I can feel the old guard of the events industry roll their eyes at this. And yes, sometimes it can feel like ‘everything old is new again’ – user experience, they might say, has always been important.
But that misses the point: What’s new is the significant easing of barriers to entry into your markets. To launch an event in years past, you needed a lot more manpower that required upfront investment. You needed to build large quantities of data, you needed to spend on marketing and websites, you needed up front investment in venues and staff with the ability to build meaningful networks. You needed sales teams skilled in building commitment and interest from people who’d only just heard of the event.
Whilst some of that is still true, consider this: It has never been easier to build a following, to find influencers and to create a community than now.
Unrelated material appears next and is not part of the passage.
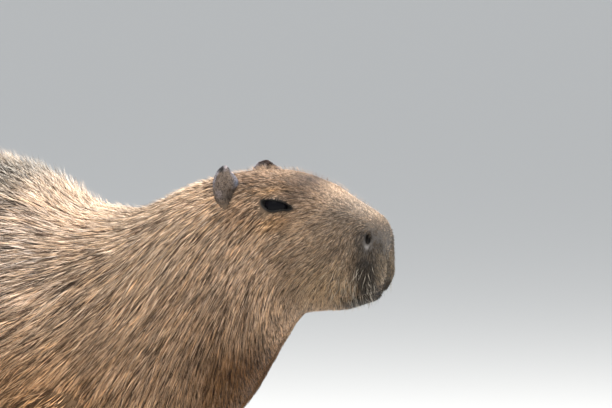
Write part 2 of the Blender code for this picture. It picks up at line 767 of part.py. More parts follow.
def lock_roots():
    """Roots in staggered rows: distance behind the nose, angle, share from short to long coat.

    The rows run along the slanting edge of the head at first and stand upright further back.
    """
    draw = random.Random(11)
    line, row = FIRST_LOCK_ROW, 0
    while line < LAST_LOCK_ROW:
        share = float(coat_share(line))
        side_step = LOCK_SIDE_STEP[0] + (LOCK_SIDE_STEP[1] - LOCK_SIDE_STEP[0]) * share
        slant = 1 - min((line - FIRST_LOCK_ROW) / (UPRIGHT_ROWS_FROM - FIRST_LOCK_ROW), 1.0)
        angles = np.radians(np.linspace(-90, 90, 91))
        behinds = np.array([line + slant * (head_cut_behind(a) - HEAD_CUT[0]) for a in angles])
        girth = np.array([body_point(b, a) for b, a in zip(behinds, angles)])
        run = np.concatenate([[0], np.cumsum(np.linalg.norm(np.diff(girth, axis=0), axis=1))])
        lowest = np.interp(math.radians(BELLY_HALF_ANGLE - 90), angles, run)
        count = max(int(round((run[-1] - lowest) / side_step)), 2)
        for k in range(count + 1):
            reach = run[-1] - (k + 0.5 * (row % 2)) * (run[-1] - lowest) / count
            if reach < lowest:
                continue
            for side in (1, -1):
                if side < 0 and reach > run[-1] - 1e-6:
                    continue
                place = reach + draw.uniform(-0.003, 0.003)
                turn = float(np.interp(place, run, angles))
                behind = float(np.interp(place, run, behinds)) + draw.uniform(-0.004, 0.004)
                yield behind, turn if side > 0 else math.pi - turn, share, draw
        line += LOCK_ROW_STEP[0] + (LOCK_ROW_STEP[1] - LOCK_ROW_STEP[0]) * share
        row += 1


def distance_ahead(point, cut):
    """How far a point lies on the nose's side of a cut."""
    place, ahead = cut_plane(cut)
    return (Vector(point) - place).dot(ahead)


def coat_locks():
    """The locks of neck and torso, and the shapes that clear the torso of the neck's locks."""
    found = {"head": [], "neck": [], "torso": []}
    clearances = []
    for behind, angle, share, draw in lock_roots():
        length, width, thickness = (
            small + (large - small) * share for small, large in (LOCK_LENGTH, LOCK_WIDTH, LOCK_THICKNESS)
        )
        lift = CORE_SINK * (0.35 + 0.50 * share) * draw.uniform(0.80, 1.20)
        size = (length * draw.uniform(0.85, 1.12), width * draw.uniform(0.90, 1.10), thickness, lift)
        swing = draw.uniform(-LOCK_SWING, LOCK_SWING)
        home = "neck" if distance_ahead(body_point(behind, angle), NECK_CUT) > 0 else "torso"
        front = HEAD_CUT if home == "neck" else NECK_CUT
        for _ in range(6):
            rings, tip = lock_rings(behind, angle, size, swing)
            over = max(distance_ahead(corner, front) for corner in sum(rings, [tip])) + 2 * GAP
            if over <= 0:
                break
            behind += over * 1.1
        if over > 0 or any(near_a_leg(corner) for corner in sum(rings, [tip])):
            continue
        found[home].append(loft("lock", rings, tip, True))
        if home == "neck" and any(distance_ahead(corner, NECK_CUT) < GAP for corner in sum(rings, [tip])):
            rings, tip = lock_rings(behind, angle, size, swing, GAP)
            clearances.append(loft("clearance", rings, tip, True))
    return found, clearances


def with_locks(obj, locks, clearances, holder):
    """Fuses the locks into their node and cuts it clear of those that hang over from in front."""
    into(holder, obj)
    if locks:
        boolean(obj, "UNION", [into(holder, one) for one in locks], "MANIFOLD")
    if clearances:
        boolean(obj, "DIFFERENCE", [into(holder, one) for one in clearances], "MANIFOLD")
    return keep_largest(obj)


def tail_root():
    """The point on the middle of the rump at the tail's height."""
    near, far = BODY_LENGTH - RUMP_ROUNDING, BODY_LENGTH
    for _ in range(30):
        behind = (near + far) / 2
        near, far = (behind, far) if section_at(behind, CORE_SINK)[0] > TAIL_HEIGHT else (near, behind)
    return Vector((NOSE_X - near + TAIL_RADII[0] * 0.35, 0, TAIL_HEIGHT))


def centre_lengthwise(objects):
    """Moves all nodes along X so that the middle of the animal's length is at the origin."""
    places = [v.co.x for obj in objects for v in obj.data.vertices]
    shift = Matrix.Translation(((-min(places) - max(places)) / 2, 0, 0))
    for obj in objects:
        obj.data.transform(shift)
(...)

One or two people in a back room could do what previously took months and a lot more spend.
Imagine how much this will have been further disrupted by 2020. You don’t even need a particularly flash-bang website – many of the newest disrupters launched with single page sites that took hours to put up and looked pretty good all the same.
Aside from the relative ease of brand building and spreading the word, its also never been easier for a competitor to copy and disrupt your event cycle – again – all they need (at least in theory) is a strong social media strategy and they can replicate and drown out the noise from your event within days or weeks.
So what really protects you is the authenticity, the relationships, the value of your onsite/community experience.
And so this little post comes full circle: It’s already time to prepare for 2020 – already time to prepare for a landscape of technology that will help us and our competition (both known and unknown) to be the disrupters, to build highly responsive, dynamic and ‘sentient’ events.